Beberapa samurai membunuh warga sipil. Meski ilegal, samurai membunuh orang yang lewat di malam hari. “Beberapa pakar menyebutkan bahwa samurai melakukan ini untuk menguji senjata baru,” tulis Christian Christensen di laman World History Faq.
Samurai lain hanya membunuh warga sipil jika orang tersebut menghina kehormatan samurai. Praktik kedua ini legal menurut hukum di Kekaisaran Jepang di masa itu. Ini dikenal dengan sebutan kirisute-gomen.
Bagaimana samurai memperlakukan petani dan rakyat jelata di Kekaisaran Jepang?

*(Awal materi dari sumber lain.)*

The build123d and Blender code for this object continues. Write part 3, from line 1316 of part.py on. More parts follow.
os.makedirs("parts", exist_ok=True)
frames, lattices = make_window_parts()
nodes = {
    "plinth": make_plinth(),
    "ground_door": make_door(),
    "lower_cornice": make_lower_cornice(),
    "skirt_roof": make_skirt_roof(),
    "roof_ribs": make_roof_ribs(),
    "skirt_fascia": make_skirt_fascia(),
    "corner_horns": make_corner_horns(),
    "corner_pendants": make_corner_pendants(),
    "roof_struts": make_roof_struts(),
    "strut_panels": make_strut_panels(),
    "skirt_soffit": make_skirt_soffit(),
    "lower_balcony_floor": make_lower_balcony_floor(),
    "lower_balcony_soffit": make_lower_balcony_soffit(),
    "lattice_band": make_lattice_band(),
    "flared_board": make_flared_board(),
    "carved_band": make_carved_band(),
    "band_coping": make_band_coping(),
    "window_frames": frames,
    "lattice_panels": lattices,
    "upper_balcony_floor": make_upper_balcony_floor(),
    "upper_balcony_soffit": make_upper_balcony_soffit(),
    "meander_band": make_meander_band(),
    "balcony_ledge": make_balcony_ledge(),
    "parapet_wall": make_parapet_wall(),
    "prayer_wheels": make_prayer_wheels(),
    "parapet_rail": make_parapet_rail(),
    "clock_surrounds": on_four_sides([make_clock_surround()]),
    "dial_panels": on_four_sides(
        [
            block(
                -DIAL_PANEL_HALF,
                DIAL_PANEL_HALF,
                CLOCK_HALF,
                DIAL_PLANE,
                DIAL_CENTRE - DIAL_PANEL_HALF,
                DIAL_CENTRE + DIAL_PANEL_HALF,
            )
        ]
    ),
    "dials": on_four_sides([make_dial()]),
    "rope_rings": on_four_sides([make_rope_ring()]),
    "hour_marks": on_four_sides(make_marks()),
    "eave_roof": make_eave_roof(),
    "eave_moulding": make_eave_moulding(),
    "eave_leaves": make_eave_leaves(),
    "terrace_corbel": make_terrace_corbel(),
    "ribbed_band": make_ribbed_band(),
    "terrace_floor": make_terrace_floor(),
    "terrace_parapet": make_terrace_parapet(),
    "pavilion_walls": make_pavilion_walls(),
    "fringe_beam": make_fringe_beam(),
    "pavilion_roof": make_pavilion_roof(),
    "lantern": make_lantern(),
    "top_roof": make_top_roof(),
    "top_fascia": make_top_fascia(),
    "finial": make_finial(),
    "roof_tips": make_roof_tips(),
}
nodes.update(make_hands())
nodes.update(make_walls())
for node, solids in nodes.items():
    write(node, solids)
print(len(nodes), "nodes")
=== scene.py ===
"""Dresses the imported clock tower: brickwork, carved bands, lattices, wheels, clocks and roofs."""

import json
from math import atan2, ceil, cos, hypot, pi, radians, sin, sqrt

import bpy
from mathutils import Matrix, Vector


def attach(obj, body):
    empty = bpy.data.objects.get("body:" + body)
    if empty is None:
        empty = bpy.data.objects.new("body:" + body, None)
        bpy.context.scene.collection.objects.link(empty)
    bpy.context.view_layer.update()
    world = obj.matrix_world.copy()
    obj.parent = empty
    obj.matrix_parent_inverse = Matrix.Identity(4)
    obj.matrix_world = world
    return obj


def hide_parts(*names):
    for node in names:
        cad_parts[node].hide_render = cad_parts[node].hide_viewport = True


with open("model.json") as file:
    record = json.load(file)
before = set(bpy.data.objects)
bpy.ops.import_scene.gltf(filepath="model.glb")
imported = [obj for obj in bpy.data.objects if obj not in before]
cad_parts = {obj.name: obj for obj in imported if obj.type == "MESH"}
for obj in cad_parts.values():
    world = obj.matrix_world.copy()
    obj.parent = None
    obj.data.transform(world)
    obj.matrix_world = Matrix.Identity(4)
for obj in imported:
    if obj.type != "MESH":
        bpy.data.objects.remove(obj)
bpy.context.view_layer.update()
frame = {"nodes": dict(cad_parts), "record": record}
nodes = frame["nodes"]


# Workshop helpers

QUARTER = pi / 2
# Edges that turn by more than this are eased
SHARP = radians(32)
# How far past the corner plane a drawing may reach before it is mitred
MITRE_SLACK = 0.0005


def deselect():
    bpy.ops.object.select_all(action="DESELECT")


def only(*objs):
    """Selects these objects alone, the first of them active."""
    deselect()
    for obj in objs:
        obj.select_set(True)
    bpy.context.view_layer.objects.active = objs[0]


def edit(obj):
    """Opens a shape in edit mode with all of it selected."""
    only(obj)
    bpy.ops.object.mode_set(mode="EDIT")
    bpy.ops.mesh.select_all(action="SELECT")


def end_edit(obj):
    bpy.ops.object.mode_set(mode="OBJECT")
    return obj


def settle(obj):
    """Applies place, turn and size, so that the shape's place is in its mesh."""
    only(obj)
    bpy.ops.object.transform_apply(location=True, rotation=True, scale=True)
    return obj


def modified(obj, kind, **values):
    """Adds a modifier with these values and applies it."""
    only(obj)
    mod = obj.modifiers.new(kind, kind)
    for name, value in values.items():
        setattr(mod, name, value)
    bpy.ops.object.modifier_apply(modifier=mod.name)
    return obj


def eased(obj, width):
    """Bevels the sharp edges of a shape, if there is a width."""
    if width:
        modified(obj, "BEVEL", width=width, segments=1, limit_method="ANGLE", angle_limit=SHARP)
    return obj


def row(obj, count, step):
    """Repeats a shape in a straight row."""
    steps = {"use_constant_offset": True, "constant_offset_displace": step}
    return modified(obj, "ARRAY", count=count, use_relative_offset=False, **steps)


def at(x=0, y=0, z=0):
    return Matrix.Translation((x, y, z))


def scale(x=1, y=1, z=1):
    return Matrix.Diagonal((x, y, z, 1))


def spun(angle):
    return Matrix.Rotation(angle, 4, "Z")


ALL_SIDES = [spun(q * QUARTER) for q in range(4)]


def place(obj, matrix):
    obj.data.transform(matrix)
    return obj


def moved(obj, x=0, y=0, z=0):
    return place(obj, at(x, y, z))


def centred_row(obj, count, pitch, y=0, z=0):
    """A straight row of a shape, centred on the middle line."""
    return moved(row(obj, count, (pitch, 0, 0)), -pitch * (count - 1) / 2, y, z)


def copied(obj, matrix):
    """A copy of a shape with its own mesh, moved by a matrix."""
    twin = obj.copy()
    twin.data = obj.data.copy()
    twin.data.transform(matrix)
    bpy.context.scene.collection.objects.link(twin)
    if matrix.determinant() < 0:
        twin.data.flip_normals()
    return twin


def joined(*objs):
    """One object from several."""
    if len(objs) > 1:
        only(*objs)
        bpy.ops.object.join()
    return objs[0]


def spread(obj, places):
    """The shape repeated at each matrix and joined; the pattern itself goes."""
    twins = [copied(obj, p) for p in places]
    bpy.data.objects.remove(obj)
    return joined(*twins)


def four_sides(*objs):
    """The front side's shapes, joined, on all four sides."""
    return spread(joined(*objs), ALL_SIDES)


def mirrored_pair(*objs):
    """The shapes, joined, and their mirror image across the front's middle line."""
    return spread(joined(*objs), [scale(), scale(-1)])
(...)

Pada zaman Edo, Kekaisaran Jepang mempunyai hierarki kelas dan kedudukan sosial yang sangat kompleks.
Yang berada di puncak tatanan sosial adalah kaisar. Dia diikuti oleh bangsawan istana, shogun, dan daimyo. Mereka semua dianggap elite atau aristokrasi Kekaisaran Jepang.
Kelas samurai berada tepat di bawah keempat kelas tersebut dan bertindak sebagai jembatan antara aristokrasi Jepang dan orang awam. Para petani berada di bawah samurai, disusul oleh perajin, dan pedagang.
Para petani cukup dihormati dan diperlakukan dengan baik oleh kelas atas Jepang dan para samurai. Hal itu disebabkan karena mereka menanam, memanen, dan memproduksi sebagian besar makanan di Kekaisaran Jepang.
Namun para samurai tidak segan untuk membunuh petani jika mereka menghina kehormatan samurai. Hal itu terjadi karena kelas petani berada di bawah samurai.
Hak samurai Kekaisaran Jepang untuk membunuh rakyat jelata yang menghina mereka
Kirisute-gomen adalah hak yang memperbolehkan samurai untuk membunuh rakyat jelata yang menghina kehormatan mereka. Orang yang memiliki kelas atau pangkat lebih rendah dari samurai juga termasuk di dalamnya.
Samurai bahkan boleh meninggalkan jenazah begitu saja, tanpa rasa takut akan ganti rugi atau dijatuhi hukuman.